Independent WSPU

On 4th August, 1914, England declared war on Germany. The leadership of the Women's Social and Political Union (WSPU) immediately began negotiating with the British government. On the 10th August the government announced it was releasing all suffragettes from prison. In return, the WSPU agreed to end their militant activities and help the war effort.

Emmeline Pankhurst announced that all militants had to "fight for their country as they fought for the vote." Ethel Smyth pointed out in her autobiography, Female Pipings for Eden (1933): "Mrs Pankhurst declared that it was now a question of Votes for Women, but of having any country left to vote in. The Suffrage ship was put out of commission for the duration of the war, and the militants began to tackle the common task."

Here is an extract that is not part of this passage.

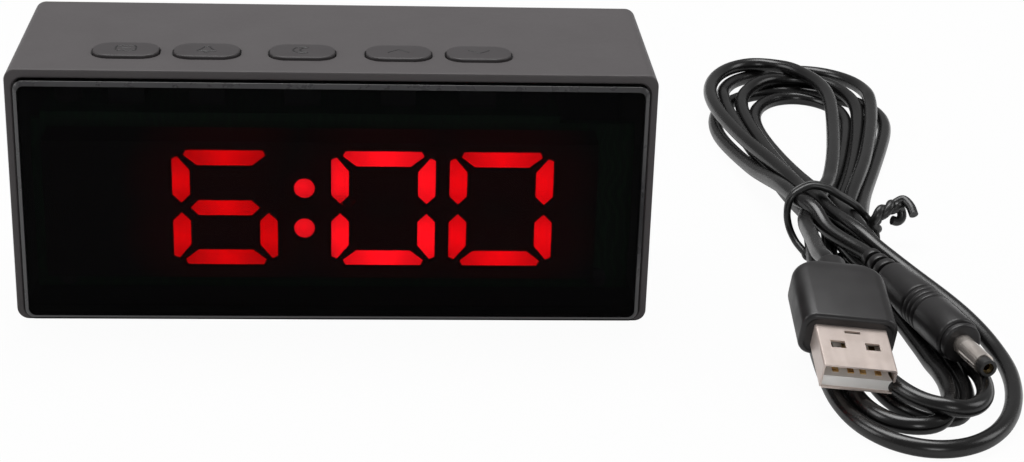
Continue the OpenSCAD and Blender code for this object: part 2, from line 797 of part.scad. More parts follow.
module jack_pin() {
    color([0.8, 0.8, 0.8]) rod(panel_x, jack_z, jack_back_y, rear_y - 1.4, jack_pin_d);
}

module jack_contact() {
    color([0.8, 0.75, 0.5]) translate([panel_x - 1.2, jack_back_y, jack_z + jack_bore_d / 2])
        cube([2.4, jack_bore_l, 0.3]);
}

module buzzer() {
    color([0.1, 0.1, 0.1]) slab(buzzer_back_y, cover_in_y) translate([panel_x, buzzer_z]) difference() {
        circle(d = buzzer_d);
        circle(d = 2);
    }
}

// Insulated wire that leaves forwards and meets the display board square to it
module wire(from, to) {
    stub = [0, wire_stub, 0];
    run = route([from - 0.3 * stub, from - stub, to + stub, to + 0.3 * stub], 4);
    tube(concat([from], run, [to]), wire_r, 6, [1, 0, 0]);
}

// Solder point on the display board, offset from a piece on the rear cover
function pad(x, z, dx, dz) = [x + dx, board_rear_y, z + dz];

module red_wires() {
    color([0.8, 0.05, 0.05]) {
        wire([panel_x, jack_back_y, jack_z], pad(panel_x, jack_z, -pad_near, pad_up));
        wire([panel_x - pad_near, buzzer_back_y, buzzer_z], pad(panel_x, buzzer_z, -pad_far, -pad_near));
        wire([bay_x + tab_out, cell_y - tab_size_y / 2, cell_z(2) - wire_r],
            pad(bay_x + tab_out, cell_z(2), pad_up, -pad_up));
    }
}

module black_wires() {
    color([0.03, 0.03, 0.03]) {
        wire([panel_x, jack_back_y, jack_z + jack_bore_d / 2 + 2 * wire_r],
            pad(panel_x, jack_z, pad_near, pad_up));
        wire([panel_x + pad_near, buzzer_back_y, buzzer_z], pad(panel_x, buzzer_z, pad_near, -pad_near));
        wire([bay_x - tab_out, cell_y - tab_size_y / 2, cell_z(0) + wire_r],
            pad(bay_x - tab_out, cell_z(0), -pad_near, pad_up));
    }
}

// ---- lead ----

module at_usb() {
    translate(usb_place) rotate(usb_turn) children();
}

module at_plug() {
    translate(plug_place) rotate(plug_turn) children();
}

module usb_overmold() {
    color([0.13, 0.13, 0.13]) at_usb() difference() {
        union() {
            intersection() {
                slab(usb_show, usb_show + usb_grip_l) round_rect(usb_grip_w, usb_grip_t, 2.4);
                translate([0, usb_show + usb_grip_l / 2 - 2, 0]) layer(-usb_grip_t, usb_grip_t)
                    round_rect(usb_grip_w, usb_grip_l + 4, 4);
            }
            rod(0, 0, usb_show + usb_grip_l - 1, usb_show + usb_grip_l + usb_neck_l, usb_neck_d);
        }
        slab(usb_show - SKIN, usb_shell_l) square([usb_shell_w, usb_shell_h], center = true);
    }
}

module usb_shell() {
    color([0.82, 0.8, 0.78]) at_usb() difference() {
        slab(0, usb_shell_l) square([usb_shell_w, usb_shell_h], center = true);
        slab(-SKIN, usb_shell_l + SKIN)
            square([usb_shell_w - 2 * usb_sheet, usb_shell_h - 2 * usb_sheet], center = true);
        for (s = [-1, 1]) translate([s * usb_window[0], usb_window[1], 0])
            cube([usb_window[2], usb_window[3], 2 * usb_shell_h], center = true);
        translate([0, usb_show - 1.6, usb_shell_h / 2]) cube([2.6, 0.7, 1], center = true);
    }
}

module usb_tongue() {
    color([0.9, 0.88, 0.86]) at_usb() slab(0.4, usb_shell_l)
        translate([0, -usb_shell_h / 2 + usb_sheet + usb_tongue_t / 2])
            square([usb_shell_w - 2 * usb_sheet, usb_tongue_t], center = true);
}

module usb_contacts() {
    z = -usb_shell_h / 2 + usb_sheet + usb_tongue_t;
    color([0.85, 0.68, 0.3]) at_usb() for (x = usb_pads)
        translate([x - usb_pad[0] / 2, 1.6, z]) cube(usb_pad);
}

// Outline of one ring of the relief: a groove, then a band of radius r + 0.5
function relief_ring(y, step, r) =
    [[r - 0.3, y], [r - 0.3, y + 0.4 * step], [r + 0.5, y + 0.4 * step], [r + 0.5, y + step]];

module plug_overmold() {
    r = plug_grip_d / 2;
    step = relief_l / relief_rings;
    color([0.1, 0.1, 0.1]) at_plug() rotate([-90, 0, 0]) difference() {
        rotate_extrude() polygon(concat(
            [[0, 0], [r - 0.5, 0], [r, 0.6], [r, 0.4 * plug_grip_l], [r - 0.7, plug_grip_l - 1],
                [r - 1.2, plug_grip_l]],
            [for (i = [0:relief_rings - 1])
                each relief_ring(plug_grip_l + i * step, step, relief_d / 2 - 0.3 * i)],
            [[0, plug_grip_l + relief_l]]));
        translate([0, 0, -SKIN]) cylinder(h = barrel_root_l + SKIN, d = barrel_root_d);
    }
}

module plug_tube(outer_d, inner_d, y0, y1) {
    at_plug() difference() {
        rod(0, 0, y0, y1, outer_d);
        rod(0, 0, y0 - SKIN, y1 + SKIN, inner_d);
    }
}

module plug_barrel() {
    color([0.8, 0.78, 0.75]) {
        plug_tube(barrel_d, insulator_d, -barrel_l + barrel_tip, 0);
        plug_tube(barrel_root_d, insulator_d, 0, barrel_root_l);
    }
}

module plug_insulator() {
    color([0.05, 0.05, 0.05]) plug_tube(insulator_d, contact_d, -barrel_l, barrel_root_l);
}

module plug_center_contact() {
    color([0.8, 0.7, 0.4]) {
        plug_tube(contact_d, contact_bore_d, -barrel_l + barrel_tip / 2, 0);
        at_plug() rod(0, 0, 0, barrel_root_l, contact_d);
    }
}

// Outline hulled round discs, each given as X, Y and radius
module round_hull(discs) {
    hull() for (d = discs) translate([d[0], d[1]]) circle(d[2], $fn = 32);
}

// Ring of turns on one side of the waist, cut off at the plane where the waist takes over
module hank_loop(outer, opening, top, from_y, to_y) {
    layer(0, top) intersection() {
        difference() {
            round_hull(outer);
            round_hull(opening);
        }
        translate([hank_waist[0] - body_w, from_y]) square([2 * body_w, to_y - from_y]);
    }
}

module cord_hank() {
    color([0.08, 0.08, 0.08]) {
        hank_loop(near_turns, near_opening, hank_low, -body_w, hank_face_y + 3);
        hank_loop(far_turns, far_opening, hank_mid, hank_back_y - 8, 2 * body_w);
        translate([hank_waist[0] - hank_waist_w / 2, hank_face_y, hank_lift])
            cube([hank_waist_w, hank_back_y - hank_face_y, hank_high - hank_lift]);
    }
}

// Place in the part's frame of a point given in the USB plug's own frame
function turn_x(p, a) = [p[0], p[1] * cos(a) - p[2] * sin(a), p[1] * sin(a) + p[2] * cos(a)];
function turn_y(p, a) = [p[0] * cos(a) + p[2] * sin(a), p[1], -p[0] * sin(a) + p[2] * cos(a)];
function turn_z(p, a) = [p[0] * cos(a) - p[1] * sin(a), p[0] * sin(a) + p[1] * cos(a), p[2]];
function usb_point(p) = usb_place + turn_z(turn_y(turn_x(p, usb_turn[0]), usb_turn[1]), usb_turn[2]);
function plug_point(p) = plug_place + turn_z(p, plug_turn[2]);

// Cord that leaves the hank square to its face and enters a plug along the plug's axis
module lead(points, lead_in, entry) {
    tube(concat([points[0] + [0, lead_straight, 0]], route(concat(points, [lead_in]), 2), [entry]),
        cord_d / 2, 8, [0, 0, 1]);
}

module usb_lead() {
    tail = usb_show + usb_grip_l + usb_neck_l;
    color([0.12, 0.12, 0.12]) lead(usb_route, usb_point([0, tail + 2, 0]), usb_point([0, tail, 0]));
}

module plug_lead() {
    tail = plug_grip_l + relief_l;
    color([0.08, 0.08, 0.08]) lead(plug_route, plug_point([0, tail + 2, 0]), plug_point([0, tail, 0]));
}

module twist_tie() {
    inner_w = hank_waist_w + 0.4;
    inner_h = (hank_high - hank_lift + 0.1 + tie_t * sin(tie_lean)) / cos(tie_lean);
    low = 0.02 + tie_t * cos(tie_lean);
    color([0.07, 0.07, 0.07]) {
        translate([hank_waist[0], hank_waist[1], low + inner_h * cos(tie_lean) / 2])
            rotate([90 - tie_lean, 0, 0]) linear_extrude(tie_t) difference() {
                round_rect(inner_w + 2 * tie_t, inner_h + 2 * tie_t, 2);
                round_rect(inner_w, inner_h, 1);
            }
        tube(route(tie_tail, 3), tie_tail_d / 2, 8, [0, 0, 1]);
    }
}

housing();
rear_cover();
lens();
lens_tape();
reflector_block();
lit_segments();
unlit_segments();
diffuser_film();
led_chips();
display_board();
controller_chip();
crystal();
capacitor();
board_header();
button_board();
switch_bodies();
board_screws();
push_button(0);  // button_mode
push_button(1);  // button_alarm
push_button(2);  // button_snooze
push_button(3);  // button_up
push_button(4);  // button_down
switch_plunger(0);  // plunger_mode
switch_plunger(1);  // plunger_alarm
switch_plunger(2);  // plunger_snooze
switch_plunger(3);  // plunger_up
switch_plunger(4);  // plunger_down
battery_door();
battery_springs();
battery_plates();
cover_screws();
rubber_feet();
power_jack();
jack_pin();
jack_contact();
buzzer();
red_wires();
black_wires();
usb_overmold();
usb_shell();
usb_tongue();
usb_contacts();
plug_overmold();
plug_barrel();
plug_insulator();
plug_center_contact();
cord_hank();
usb_lead();
plug_lead();
twist_tie();
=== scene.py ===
"""Looks of a digital alarm clock and its power lead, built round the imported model.

Every length is in metres in the part's own frame: +X to the right seen from the front, +Y to the
rear, +Z up, with the origin below the middle of the clock on the surface that it stands on. The
lead, the plugs and the keys are drawn in millimetres and scaled by MM when they are made.
"""

import logging
import math
from dataclasses import dataclass, field
from enum import Enum
from functools import reduce
from typing import Callable, Iterable, Optional, Sequence

import bmesh
import bpy
import numpy as np
from mathutils import Matrix


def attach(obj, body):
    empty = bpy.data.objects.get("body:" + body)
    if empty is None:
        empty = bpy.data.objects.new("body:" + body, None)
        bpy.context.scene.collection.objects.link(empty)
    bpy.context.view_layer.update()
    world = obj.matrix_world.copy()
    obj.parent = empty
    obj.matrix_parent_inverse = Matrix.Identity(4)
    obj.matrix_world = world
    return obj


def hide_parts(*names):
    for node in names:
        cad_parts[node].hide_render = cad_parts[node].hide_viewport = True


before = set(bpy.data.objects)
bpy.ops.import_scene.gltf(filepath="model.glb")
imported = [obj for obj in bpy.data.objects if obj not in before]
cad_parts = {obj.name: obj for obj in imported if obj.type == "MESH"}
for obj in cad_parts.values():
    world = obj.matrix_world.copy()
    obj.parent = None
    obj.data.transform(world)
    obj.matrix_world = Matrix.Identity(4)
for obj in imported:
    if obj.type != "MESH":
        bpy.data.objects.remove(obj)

MM = 0.001
CLOCK_BODY = "clock"
LOG = logging.getLogger("alarm_clock")

Point = tuple[float, float, float]
Colour = tuple[float, float, float]
Piece = bpy.types.Object
Socket = bpy.types.NodeSocket
Material = bpy.types.Material
Picker = Callable[[np.ndarray, np.ndarray], np.ndarray]


# ---------------------------------------------------------------- surfaces


def link(name: str, data: bpy.types.ID) -> Piece:
    """Put a mesh, a lamp or a camera in the scene as an object of its own."""
    made = bpy.data.objects.new(name, data)
    bpy.context.scene.collection.objects.link(made)
    return made


def make_object(name: str, vertices: np.ndarray, faces: Iterable[Sequence[int]]) -> Piece:
    """Make a mesh object at the origin and link it to the scene.

    Args:
        name: Name of the object and of its mesh.
        vertices: Array of shape (n, 3), in metres.
        faces: Corner indices of each face, counter-clockwise seen from outside.

    Returns:
        The new object.
    """
    mesh = bpy.data.meshes.new(name)
    mesh.from_pydata([tuple(v) for v in np.asarray(vertices, float)], [], [tuple(f) for f in faces])
    mesh.validate()
    mesh.update()
    return link(name, mesh)


def shade(piece: Piece, sharp_above: float) -> Piece:
    """Shade a piece smooth, but keep edges whose faces turn by more than some degrees crisp."""
    mesh = piece.data
    mesh.polygons.foreach_set("use_smooth", np.ones(len(mesh.polygons), bool))
    mesh.set_sharp_from_angle(angle=math.radians(sharp_above))
    mesh.update()
    return piece


def skin(name: str, rings: np.ndarray) -> Piece:
    """Join closed rings of points into one surface, with each end closed by a fan.

    Args:
        name: Name of the piece.
        rings: Array of shape (rings, points in a ring, 3).

    Returns:
        The piece, with outward faces.
    """
    count, around = rings.shape[:2]
    row = np.arange(around)
    following = np.roll(row, -1)
    start = (np.arange(count - 1) * around)[:, None]
    quads = np.stack([start + row, start + following, start + around + following, start + around + row], -1)
    faces = quads.reshape(-1, 4).tolist()
    total = count * around
    for first, middle in ((0, total), (total - around, total + 1)):
        faces += [[first + a, first + b, middle] for a, b in zip(row.tolist(), following.tolist())]
    vertices = np.concatenate([rings.reshape(-1, 3), rings[0].mean(0)[None], rings[-1].mean(0)[None]])
    piece = make_object(name, vertices, faces)
    shape = bmesh.new()
    shape.from_mesh(piece.data)
    bmesh.ops.recalc_face_normals(shape, faces=shape.faces)
    shape.to_mesh(piece.data)
    shape.free()
    return piece


def merged(name: str, pieces: Sequence[Piece]) -> Piece:
    """Put several closed pieces into one object and remove the separate ones."""
    shape = bmesh.new()
    for piece in pieces:
        shape.from_mesh(piece.data)
    mesh = bpy.data.meshes.new(name)
    shape.to_mesh(mesh)
    shape.free()
    for piece in pieces:
        old = piece.data
        bpy.data.objects.remove(piece)
        bpy.data.meshes.remove(old)
    return link(name, mesh)


def rounded_rectangle(width: float, height: float, radius: float, steps: int) -> np.ndarray:
    """Corner-rounded rectangle about the origin, counter-clockwise.

    Each corner is a quarter circle c + r (cos t, sin t) about its own centre c.

    Args:
        width: Overall width.
        height: Overall height.
        radius: Corner radius.
        steps: Points in each corner, less one.

    Returns:
        Array of shape (4 * (steps + 1), 2).
    """
    turn = np.linspace(0.0, math.pi / 2, steps + 1)
    corners = []
    for index, (sx, sy) in enumerate(((1, 1), (-1, 1), (-1, -1), (1, -1))):
        angle = turn + index * math.pi / 2
        centre = np.array([sx * (width / 2 - radius), sy * (height / 2 - radius)])
        corners.append(centre + radius * np.stack([np.cos(angle), np.sin(angle)], -1))
    return np.concatenate(corners)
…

Annie Kenney reported that orders came from Christabel Pankhurst: "The Militants, when the prisoners are released, will fight for their country as they have fought for the Vote." Kenney later wrote: "Mrs. Pankhurst, who was in Paris with Christabel, returned and started a recruiting campaign among the men in the country. This autocratic move was not understood or appreciated by many of our members. They were quite prepared to receive instructions about the Vote, but they were not going to be told what they were to do in a world war."

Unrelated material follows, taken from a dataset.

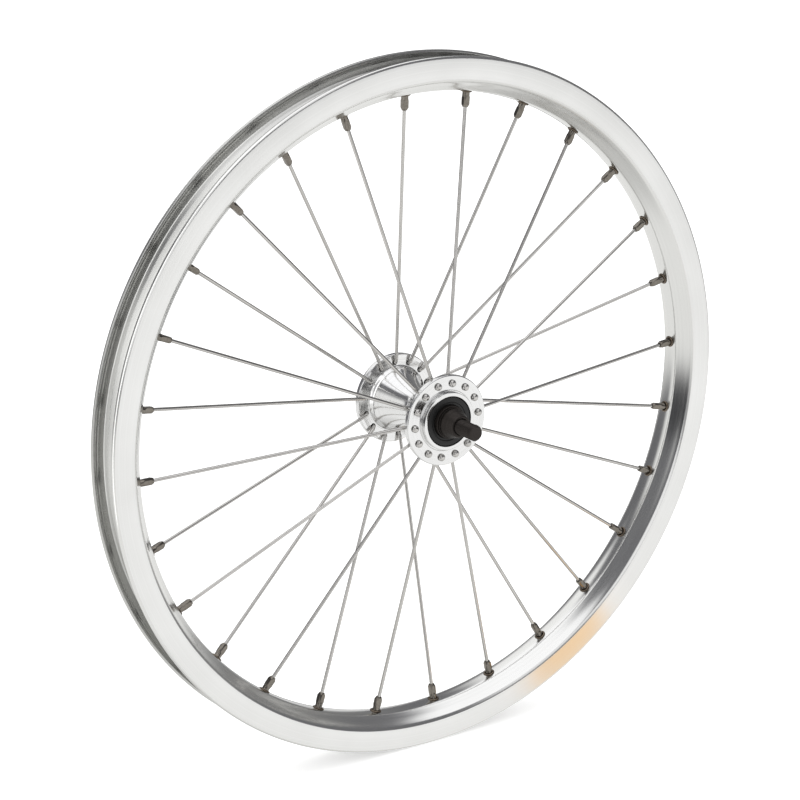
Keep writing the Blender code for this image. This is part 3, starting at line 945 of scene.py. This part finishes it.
@dataclass
class HubShell:
    """A one-piece shell: two drilled flanges on a bell-shaped barrel."""

    flange_radius: float = 23.5
    hole_radius: float = 1.4
    hole_chamfer: float = 0.2
    boss_radius: float = 15.0
    boss_face: float = 26.6
    groove_depth: float = 0.45
    bearing_radius: float = 13.0
    bearing_shoulder: float = 17.3
    centre_radius: float = 6.6
    waist_radius: float = 8.6
    flare_radius: float = 16.6
    flare_power: float = 1.4
    flare_end: float = 0.93
    flare_rows: int = 17
    columns_a_hole: int = 12
    patch: float = 1.75

    def half_profile(self) -> Array:
        """The skin from the waist out over the flange to the centre bore, for y above 0.

        The bell's radius is waist + (flare - waist) * share ** power, with share the part of the way to the flange.
        """
        inner_y, outer_y, rim, boss = FLANGE_INNER, FLANGE_OUTER, self.flange_radius, self.boss_radius
        share = np.linspace(0, self.flare_end, self.flare_rows + 1)[1:]
        flare = self.waist_radius + (self.flare_radius - self.waist_radius) * share**self.flare_power
        bell = np.stack([flare, inner_y * share], 1)
        fillet = np.array([(self.flare_radius + 0.15, inner_y - 0.75), (self.flare_radius + 0.4, inner_y - 0.2)])
        near, far = HOLE_CIRCLE - self.patch, HOLE_CIRCLE + self.patch
        rows = np.linspace(near, far, PATCH_ROWS)
        inner = np.stack([rows, 0 * rows + inner_y], 1)
        outer = np.stack([rows[::-1], 0 * rows + outer_y], 1)
        edge = [(far + 0.5, inner_y, 0), (rim, inner_y, 0.7), (rim, outer_y, 0.7), (far + 0.5, outer_y, 0)]
        groove = boss + self.groove_depth
        low = outer_y - self.groove_depth
        face, shoulder, centre = self.boss_face, self.bearing_shoulder, self.centre_radius
        collar = [(groove + 1.2, outer_y, 0), (groove + 0.35, outer_y, 0.1), (groove + 0.2, low, 0.1), (boss, low, 0.1)]
        collar += [(boss, face, 0.5), (self.bearing_radius, face, 0.3), (self.bearing_radius, shoulder, 0.1)]
        collar += [(centre, shoulder, 0.2), (centre, 0, 0)]
        return np.concatenate([bell, fillet, inner, rounded(edge, 4), outer, rounded(collar, 3)[:-1]])

    def build(self) -> None:
        """Makes the shell, its flanges bored from both faces, and puts it on the wheel."""
        half = self.half_profile()
        profile = np.concatenate([[(self.waist_radius, 0.0)], half, (half * [1, -1])[::-1]])
        ends = (HOLE_CIRCLE - self.patch, HOLE_CIRCLE + self.patch)
        sizes = (self.hole_radius * MM, self.hole_chamfer * MM)
        bores = []
        for side in Side:
            first = self.columns_a_hole // 2 if side is Side.LEFT else 0
            columns = first + np.arange(SPOKES_PER_SIDE) * self.columns_a_hole
            for face, inward in ((FLANGE_INNER, 1), (FLANGE_OUTER, -1)):
                rows = face_rows(np.abs(profile[:, 1] - side.value * face), profile[:, 0], ends)
                bores.append(Bore(rows, columns, *sizes, inward * side.value, False, HOLE_CIRCLE * MM))
        surface = Surface()
        count = SPOKES_PER_SIDE * self.columns_a_hole
        rings = turned_skin(surface, profile, count, bores, np.zeros(len(profile), int))
        for pair in (rings[:2], rings[2:]):
            surface.add_sleeves(pair)
        shell = surface.to_object("hub_barrel", [POLISHED_SHELL.make()])
        settle(shell, WHEEL, "polished_alloy", "hub_shell")


# ---- axle and bearings


@dataclass
class Axle:
    """An 8 mm bar, threaded over what shows of it beyond the locknuts."""

    radius: float = 4.0
    half_length: float = 50.0
    chamfer: float = 0.7
    end_flat_radius: float = 2.7
    thread_pitch: float = 1.0
    thread_depth: float = 0.45
    thread_start: float = 36.0
    rows_a_turn: int = 8
    sides: int = 32

    def build(self) -> None:
        """Makes the bar: radius = R - depth * (1 - |2 f - 1|), with f the part of a turn that y and the angle give."""
        step = self.thread_pitch / self.rows_a_turn
        thread = np.arange(self.thread_start, self.half_length - self.chamfer, step)
        y = np.concatenate([-thread[::-1], np.linspace(-self.thread_start + step, self.thread_start - step, 9), thread])
        angle = turns(self.sides)
        part = (y[:, None] / self.thread_pitch - angle / math.tau) % 1
        fade = np.clip((np.abs(y) - self.thread_start) / self.thread_pitch, 0, 1)[:, None]
        radius = self.radius - self.thread_depth * fade * (1 - np.abs(2 * part - 1))
        end = np.array([[0.0], [self.end_flat_radius], [self.radius - self.chamfer]]) + 0 * angle
        tip = np.full(len(end), self.half_length)
        surface = Surface()
        rows = np.concatenate([-tip, y, tip])[:, None]
        surface.add_band(surface.add_points(spun(np.concatenate([end, radius, end[::-1]]), rows, angle)))
        bar = surface.to_object("axle_bar", [BLACK_OXIDE.make()])
        settle(bar, AXLE_ASSEMBLY, "black_steel", "axle")


@dataclass
class Bearing:
    """One side's cup, balls, dust cap, cone, lock washer and locknut."""

    side: Side
    finishes: dict[str, Material]
    bore_radius: float = 12.7
    cup_floor: float = 17.6
    cup_hole_radius: float = 7.0
    cap_inner_face: float = 23.6
    cap_outer_face: float = 26.4
    cap_wall: float = 1.2
    cone_radius: float = 8.5
    cone_nose_radius: float = 5.8
    cone_end: float = 28.0
    washer_start: float = 28.3
    washer_end: float = 29.3
    washer_radius: float = 8.0
    nut_start: float = 29.6
    nut_radius: float = 7.7
    nut_end_radius: float = 5.5
    nut_face: float = 37.0
    hole_radius: float = 4.25
    ball_radius: float = 2.1
    ball_circle: float = 9.0
    ball_plane: float = 20.8
    ball_count: int = 10
    race_gap: float = 0.15
    columns: int = 72

    def race(self, first: float, last: float, outward: int) -> Corners:
        """A race's groove, just clear of the balls.

        Args:
            first: where it begins, in degrees from the axle's line.
            last: where it ends.
            outward: 1 for a groove outside the balls, -1 for one inside.

        Returns:
            Corners with no cut.
        """
        reach = outward * (self.ball_radius + self.race_gap)
        turn = np.radians(np.linspace(first, last, 7))
        radius, y = self.ball_circle + reach * np.sin(turn), self.ball_plane - reach * np.cos(turn)
        return [(float(a), float(b), 0.0) for a, b in zip(radius, y)]

    def turned(self, section: Array) -> Array:
        """The points of a section turned about the axle on this side."""
        radius, y = np.hsplit(section * [1, self.side.value], 2)
        return spun(radius, y, turns(self.columns))

    def sections(self) -> dict[tuple[str, str, str], Corners]:
        """The turned pieces: (name, solid, material slot), and the corners with their cuts."""
        bore, hole, floor, cone = self.bore_radius, self.hole_radius, self.cup_floor, self.cone_radius
        back, front, wall = self.cap_inner_face, self.cap_outer_face, self.cap_wall
        brim = back - 0.3
        lip = cone + 0.25
        cup = [(bore, brim, 0.2), (bore, floor, 0.3), (self.cup_hole_radius, floor, 0.2)]
        cup += [(self.cup_hole_radius, floor + 0.8, 0.1), *self.race(5, 90, 1)]
        cup += [(self.ball_circle + self.ball_radius + self.race_gap, brim, 0.1)]
        shield = [(bore, back, 0.1), (bore, front, 0.5), (cone + 1.6, front, 0.15), (cone + 1.35, front - 0.3, 0.15)]
        shield += [(lip, front - 0.3, 0.15), (lip, front - wall, 0.1), (bore - wall, front - wall, 0.2)]
        shield += [(bore - wall, back, 0.1)]
        ring = [(hole, floor, 0.1), (self.cone_nose_radius, floor, 0.2), *self.race(0, 70, -1)]
        ring += [(cone, self.ball_plane + 3.0, 0.4), (cone, self.cone_end, 0.4), (hole, self.cone_end, 0.1)]
        start, end, edge = self.washer_start, self.washer_end, self.washer_radius
        washer = [(hole, start, 0.1), (edge, start, 0.15), (edge, end, 0.15), (hole, end, 0.1)]
        nut = [(hole, self.nut_start, 0.1), (self.nut_radius, self.nut_start, 0.25)]
        nut += [(self.nut_radius, self.nut_start + 0.8, 0.4), (self.nut_end_radius, self.nut_face, 0.5)]
        nut += [(hole, self.nut_face, 0.3)]
        return {
            ("cup", "bearing_cup", "bearing_steel"): cup,
            ("dust_shield", "dust_cap", "black_cap"): shield,
            ("bearing_cone", "cone", "black_steel"): ring,
            ("tabbed_washer", "lock_washer", "black_steel"): washer,
            ("tapered_locknut", "locknut", "black_steel"): nut,
        }

    def add_balls(self) -> None:
        """Makes the balls, as grids of latitude and longitude, and their pressed cage."""
        surface = Surface()
        tilt = np.linspace(0, math.pi, 13)[:, None]
        ball = spun(self.ball_radius * np.sin(tilt), self.ball_radius * np.cos(tilt), turns(20))
        centre = spun(np.array([self.ball_circle]), self.side.value * self.ball_plane, turns(self.ball_count))
        for middle in centre:
            surface.add_band(surface.add_points(middle + ball))
        cage = rounded([(8.1, 20.3, 0.1), (9.9, 20.3, 0.1), (9.9, 21.3, 0.1), (8.1, 21.3, 0.1)], 2, True)
        surface.add_band(surface.add_points(self.turned(cage)), closed=True)
        piece = surface.to_object(f"balls_and_cage_{self.side.word}", [self.finishes["bearing_steel"]])
        settle(piece, f"ball_ring_{self.side.word}", "bearing_steel", f"ball_ring_{self.side.word}")

    def build(self) -> None:
        """Makes every piece of the bearing. What is black steel stays with the axle, and the rest turns."""
        for (name, node, slot), corners in self.sections().items():
            surface = Surface()
            surface.add_band(surface.add_points(self.turned(rounded(corners, 3, True))), closed=True)
            piece = surface.to_object(f"{name}_{self.side.word}", [self.finishes[slot]])
            body = AXLE_ASSEMBLY if slot == "black_steel" else WHEEL
            settle(piece, body, slot, f"{node}_{self.side.word}")
        self.add_balls()


def main() -> None:
    """Builds the studio and each sub-assembly in turn."""
    logging.basicConfig(level=logging.INFO, format="%(name)s: %(message)s")
    Studio().build()
    Rim().build()
    Lacing().build()
    HubShell().build()
    Axle().build()
    finishes = {"black_steel": BLACK_OXIDE.make(), "black_cap": MOULDED_CAP.make()}
    finishes["bearing_steel"] = GROUND_STEEL.make()
    for side in Side:
        Bearing(side, finishes).build()


if __name__ == "__main__":
    main()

After receiving a £2,000 grant from the government, the WSPU organised a demonstration in London. Members carried banners with slogans such as "We Demand the Right to Serve", "For Men Must Fight and Women Must work" and "Let None Be Kaiser's Cat's Paws". At the meeting, attended by 30,000 people, Emmeline Pankhurst called on trade unions to let women work in those industries traditionally dominated by men.

Ada Nield Chew was completely against this policy: "The militant section of the movement... would without doubt place itself in the trenches quite cheerfully, if allowed. It is now ... demanding, with all its usual pomp and circumstance of banner and procession, its share in the war. This is an entirely logical attitude and strictly in line with its attitude before the war. It always glorified the power of the primitive knock on the nose in preference to the more humane appeal to reason.... What of the others? The non-militants - so-called - though bitterly repudiating militancy for women, are as ardent in their support of militancy for men as their more consistent and logical militant sisters."

Several members of the WSPU agreed with this view and on 21st March 1916 they formed the Independent WSPU. Charlotte Marsh became its honorary secretary and they issued a newspaper, Independent Suffragette until 1917.